[Data extract]
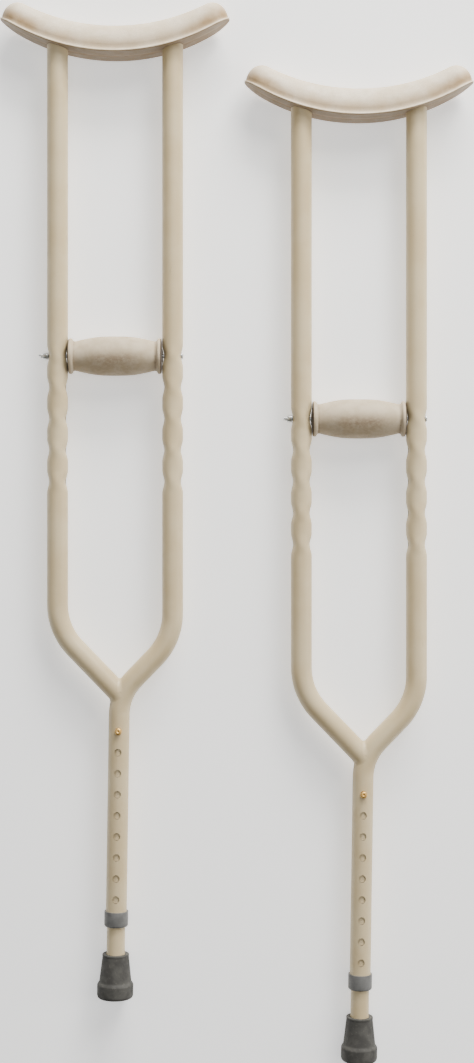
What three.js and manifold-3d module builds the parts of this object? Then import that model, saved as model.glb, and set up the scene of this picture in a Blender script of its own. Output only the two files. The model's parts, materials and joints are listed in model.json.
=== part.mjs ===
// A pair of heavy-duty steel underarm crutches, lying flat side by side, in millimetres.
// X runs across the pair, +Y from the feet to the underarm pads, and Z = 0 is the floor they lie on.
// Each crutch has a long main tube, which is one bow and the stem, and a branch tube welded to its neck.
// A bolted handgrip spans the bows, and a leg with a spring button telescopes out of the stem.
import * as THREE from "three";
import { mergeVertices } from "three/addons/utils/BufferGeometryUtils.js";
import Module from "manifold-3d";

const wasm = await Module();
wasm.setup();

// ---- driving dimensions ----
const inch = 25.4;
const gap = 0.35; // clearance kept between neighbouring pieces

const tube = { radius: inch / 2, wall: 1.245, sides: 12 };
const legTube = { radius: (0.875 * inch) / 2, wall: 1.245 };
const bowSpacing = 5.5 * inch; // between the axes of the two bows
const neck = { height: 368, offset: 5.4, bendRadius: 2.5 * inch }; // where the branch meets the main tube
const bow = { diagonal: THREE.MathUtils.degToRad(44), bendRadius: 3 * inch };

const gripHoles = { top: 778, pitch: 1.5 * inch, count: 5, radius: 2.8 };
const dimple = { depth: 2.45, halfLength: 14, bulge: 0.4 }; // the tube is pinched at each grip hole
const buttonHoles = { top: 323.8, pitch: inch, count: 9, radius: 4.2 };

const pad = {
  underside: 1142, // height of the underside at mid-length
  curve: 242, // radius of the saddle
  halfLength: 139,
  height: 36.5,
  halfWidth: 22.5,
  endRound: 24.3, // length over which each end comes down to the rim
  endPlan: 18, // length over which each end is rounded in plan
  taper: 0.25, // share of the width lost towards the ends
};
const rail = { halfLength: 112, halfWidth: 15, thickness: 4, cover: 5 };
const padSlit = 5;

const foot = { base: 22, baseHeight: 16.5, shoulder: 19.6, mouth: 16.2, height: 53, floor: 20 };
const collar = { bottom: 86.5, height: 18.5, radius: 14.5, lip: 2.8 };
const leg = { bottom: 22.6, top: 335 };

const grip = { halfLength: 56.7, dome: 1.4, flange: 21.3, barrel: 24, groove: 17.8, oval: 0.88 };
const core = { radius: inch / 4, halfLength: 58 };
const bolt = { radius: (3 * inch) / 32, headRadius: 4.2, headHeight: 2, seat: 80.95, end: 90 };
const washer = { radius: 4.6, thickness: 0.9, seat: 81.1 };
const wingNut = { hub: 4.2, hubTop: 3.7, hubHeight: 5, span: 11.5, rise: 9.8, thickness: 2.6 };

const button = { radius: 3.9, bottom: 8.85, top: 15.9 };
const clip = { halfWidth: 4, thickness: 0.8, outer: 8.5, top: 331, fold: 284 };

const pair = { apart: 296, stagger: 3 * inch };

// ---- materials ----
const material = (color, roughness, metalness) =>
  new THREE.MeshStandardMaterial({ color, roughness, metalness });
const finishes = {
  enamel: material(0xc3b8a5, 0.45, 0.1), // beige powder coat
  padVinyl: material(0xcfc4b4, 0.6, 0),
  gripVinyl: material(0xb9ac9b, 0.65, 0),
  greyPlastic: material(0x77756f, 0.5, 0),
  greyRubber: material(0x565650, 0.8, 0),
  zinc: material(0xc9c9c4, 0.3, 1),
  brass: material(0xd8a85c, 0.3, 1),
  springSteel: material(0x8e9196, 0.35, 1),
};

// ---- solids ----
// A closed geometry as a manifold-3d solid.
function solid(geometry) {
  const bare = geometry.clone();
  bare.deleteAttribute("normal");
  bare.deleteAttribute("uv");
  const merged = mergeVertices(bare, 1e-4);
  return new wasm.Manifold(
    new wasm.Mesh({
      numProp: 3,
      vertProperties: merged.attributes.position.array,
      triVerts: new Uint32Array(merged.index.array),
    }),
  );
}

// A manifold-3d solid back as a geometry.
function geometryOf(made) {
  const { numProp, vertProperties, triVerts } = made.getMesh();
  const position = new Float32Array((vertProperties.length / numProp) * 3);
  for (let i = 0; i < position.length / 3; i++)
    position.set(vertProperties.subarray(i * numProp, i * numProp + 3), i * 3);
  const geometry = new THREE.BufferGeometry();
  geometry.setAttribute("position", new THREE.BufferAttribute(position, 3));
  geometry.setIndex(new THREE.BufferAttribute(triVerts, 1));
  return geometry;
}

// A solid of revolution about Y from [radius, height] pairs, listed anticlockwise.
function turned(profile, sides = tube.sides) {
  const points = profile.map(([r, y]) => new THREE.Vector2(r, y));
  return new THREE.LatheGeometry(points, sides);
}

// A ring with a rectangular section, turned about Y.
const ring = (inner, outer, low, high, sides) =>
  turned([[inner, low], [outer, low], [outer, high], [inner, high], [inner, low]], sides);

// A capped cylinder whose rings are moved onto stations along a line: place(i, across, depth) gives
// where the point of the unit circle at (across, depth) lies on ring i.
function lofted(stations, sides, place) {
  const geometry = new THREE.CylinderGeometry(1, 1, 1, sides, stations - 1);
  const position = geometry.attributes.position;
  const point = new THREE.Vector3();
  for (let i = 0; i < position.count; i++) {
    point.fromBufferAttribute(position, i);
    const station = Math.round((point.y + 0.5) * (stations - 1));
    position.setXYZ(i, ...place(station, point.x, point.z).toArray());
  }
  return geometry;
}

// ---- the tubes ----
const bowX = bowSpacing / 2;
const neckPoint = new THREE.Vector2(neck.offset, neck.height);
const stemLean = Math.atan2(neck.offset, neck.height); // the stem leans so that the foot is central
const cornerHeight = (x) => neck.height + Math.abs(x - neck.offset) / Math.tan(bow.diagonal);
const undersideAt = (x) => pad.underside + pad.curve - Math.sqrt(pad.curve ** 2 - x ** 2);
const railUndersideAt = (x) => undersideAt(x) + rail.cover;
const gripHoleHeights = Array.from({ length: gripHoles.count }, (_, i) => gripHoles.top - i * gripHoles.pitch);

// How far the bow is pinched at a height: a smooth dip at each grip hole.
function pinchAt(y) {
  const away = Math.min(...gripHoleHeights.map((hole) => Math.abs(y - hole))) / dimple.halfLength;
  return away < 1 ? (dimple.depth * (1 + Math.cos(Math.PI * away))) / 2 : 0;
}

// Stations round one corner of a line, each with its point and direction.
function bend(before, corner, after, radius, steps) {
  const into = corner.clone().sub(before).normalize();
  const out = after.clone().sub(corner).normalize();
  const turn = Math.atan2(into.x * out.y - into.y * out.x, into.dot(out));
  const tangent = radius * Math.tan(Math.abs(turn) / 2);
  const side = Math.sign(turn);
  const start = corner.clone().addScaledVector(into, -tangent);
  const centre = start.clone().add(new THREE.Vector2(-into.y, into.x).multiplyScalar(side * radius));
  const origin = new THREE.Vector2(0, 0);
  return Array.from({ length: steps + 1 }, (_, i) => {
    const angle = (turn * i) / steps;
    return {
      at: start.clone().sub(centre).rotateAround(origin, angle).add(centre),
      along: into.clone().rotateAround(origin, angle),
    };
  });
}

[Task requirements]
Gather every line from the listing above in which "that" appears, and copy those lines.

[Answer for this exercise]
What three.js and manifold-3d module builds the parts of this object? Then import that model, saved as model.glb, and set up the scene of this picture in a Blender script of its own. Output only the two files. The model's parts, materials and joints are listed in model.json.
const stemLean = Math.atan2(neck.offset, neck.height); // the stem leans so that the foot is central